There are many subtle, smart touches throughout the writing. But as a performer, Grzelak is quite the opposite of underplayed. He’s a force of nature, a kind of cynical Peter Pan, who occupies more space than his slight form would at first indicate, exuding confidence. It is without an ounce of self-consciousness that he precedes readings of Dzhokhar Tsaranaev’s tweets by blowing into an actual bird caller.

He’s constantly engaging with the audience, too——when he saw that I was taking notes in the second row, he quipped that his favorite kindling is “bad reviews.”

Grzelak can also really sing. He belts in a falsetto like the eerie spirit child of Brian Wilson and Yma Sumac, whether it’s leading the audience in a round of ridiculously bleak fireside ballads or pretending to warble-vomit after eating 50 meatballs.

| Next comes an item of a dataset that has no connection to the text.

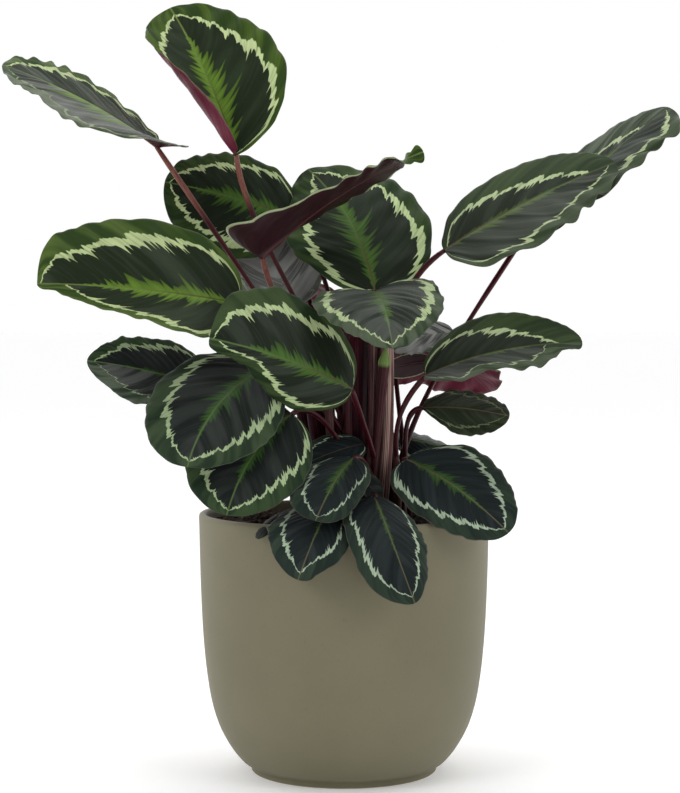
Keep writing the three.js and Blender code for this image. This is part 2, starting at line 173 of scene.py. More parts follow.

The darkly humorous way that all these various oddities come together makes for an unusual experience in the Capital: that of original political and social commentary. Probably because it’s also clearly drawn from a deep personal well.

When he mentions the vote that the Boy Scouts of America held to lift their ban on homosexuality earlier this year, he says, “I wanted to write an obit and declare victory. Which is something the terrorists do a lot.”

See it if: You’ve always wondered what Yma Sumac and Brian Wilson’s spirit child sounds like.

Skip it if: You are boring and/or dead.